On a game-by-game basis, the Ducks don’t really belong in this feature; "you win some, you lose some" is the guiding premise of "On the Margins," and Oregon was 2-2 in one-score games (I’ve often considered the ref-marred Oklahoma game only a "half win" for Oregon, so maybe 1.5-2, if you prefer). They were blown out by Cal, USC, Arizona and BYU, and did the blowing out themselves only on Arizona State and, less relevantly, Washington.
But Oregon is a classic "margin" team because of these two very relevant statistics:
Turnover Margin in Pac Ten Games: - 13
The second number is probably also more important: Oregon’s ten-win team in 2005, for example, only outgained conference opponents by about 77 yards per game, good but well below last year’s team, yet it challenged for the BCS because it was also plus-13 in turnover margin. Back in March, I rolled out these numbers, which are relevant on this subject:
Opponent | Comp. % | Yards | TD | INT | Result |
Oklahoma | 63.4 | 341 | 2 | 2 | Win |
at Arizona State | 63.3 | 215 | 3 | 0 | Win |
at California | 57.1 | 263 | 2 | 3 | Loss |
UCLA | 58.8 | 144 | 2 | 0 | Win |
at Wash. State | 60.0 | 105 | 0 | 2 | Loss |
at USC | 65.2 | 130 | 0 | 1 | Loss |
Arizona | 63.6 | 88 | 0 | 3 | Loss |
vs. BYU | 50.0 | 122 | 1 | 1 | Loss |
Dennis Dixon was spectacularly hit-or-miss, in very large part due to the turnovers, which were greater part "horrible interception" than "lost scramble for loose ball." Dixon, just like his star running back, Jonathan Stewart, was inconsistent and injury-prone, and his sketchy disposition was intrinsically tied to the team’s occasional sleepwalking. So is his backup: Brady Leaf made a push at Dixon statistically over the second half of the season (he flew solo in the near-upset at OSU) but wound up 0-5 in games he attempted more than ten passes.

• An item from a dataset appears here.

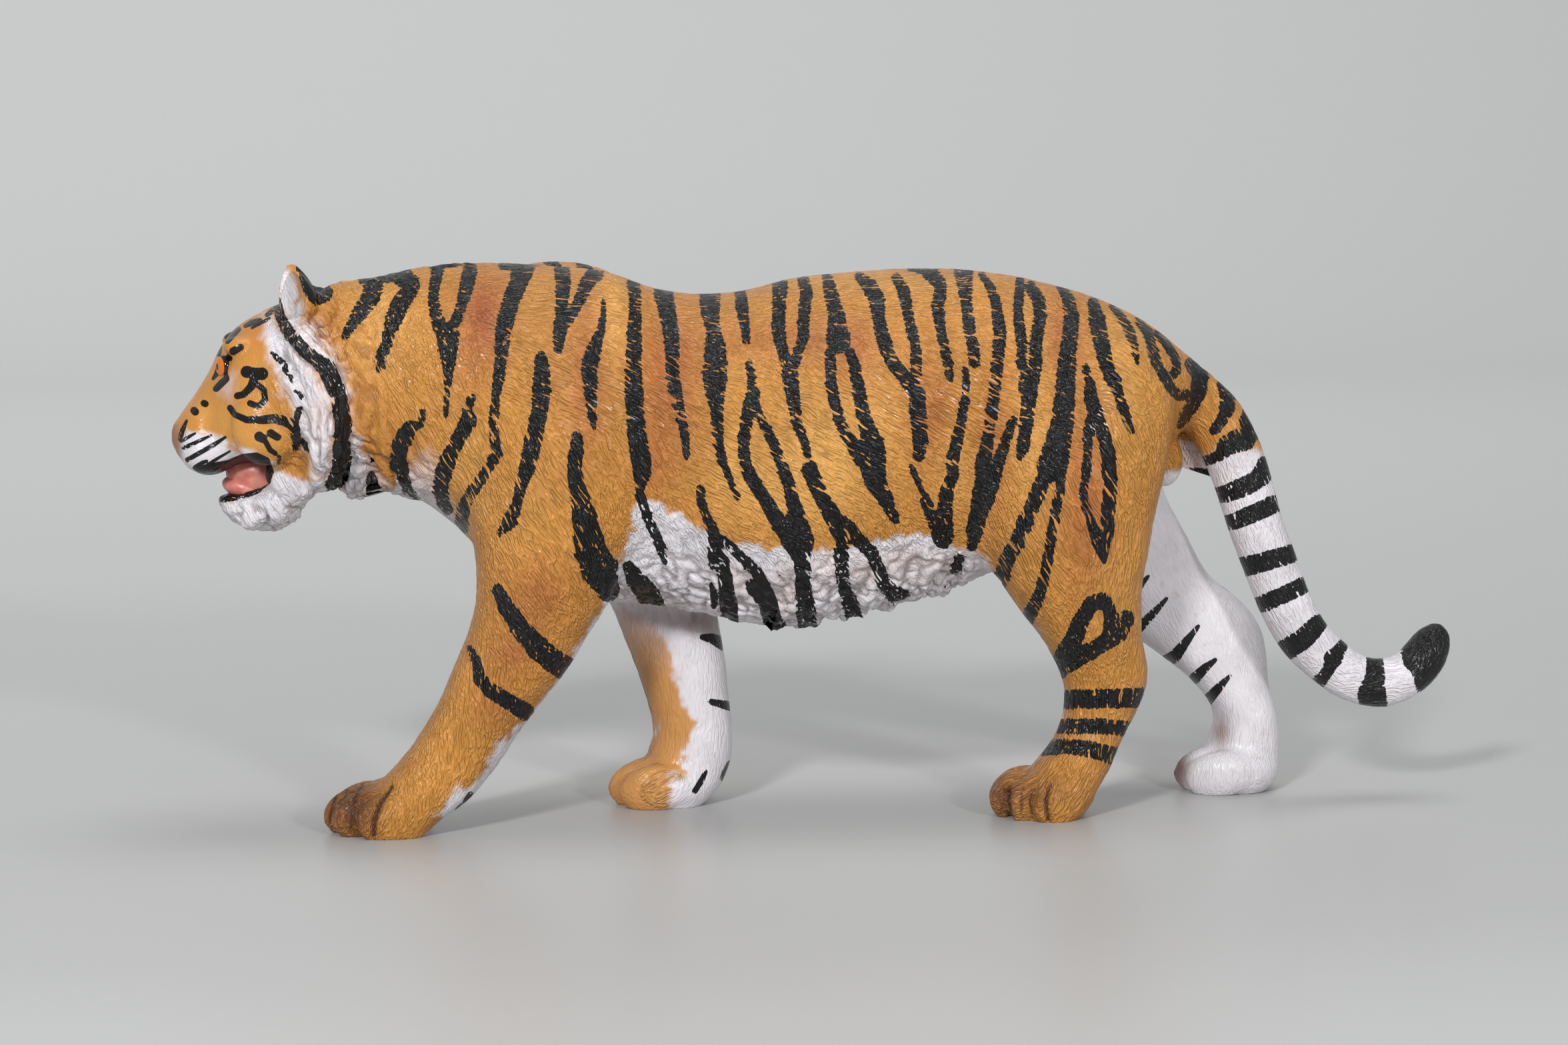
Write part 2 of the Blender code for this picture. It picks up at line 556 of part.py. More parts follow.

Oregon had many other problems aside from the quarterbacks – the run defense in particular, easily the worst in Mike Bellotti’s tenure – but the hard part (consistently moving the ball) was rarely the problem; the Ducks are going to move the ball either way. But Dixon is an experienced senior and at a point that all those correctable mistakes should, uh, get corrected. If he remains healthy and merely takes care of the ball as well as he did in relief of Kellen Clemens in 2005, with the skill talent abounding throughout the rest of the lineup, Oregon is a serious threat to rebound back to double digit wins.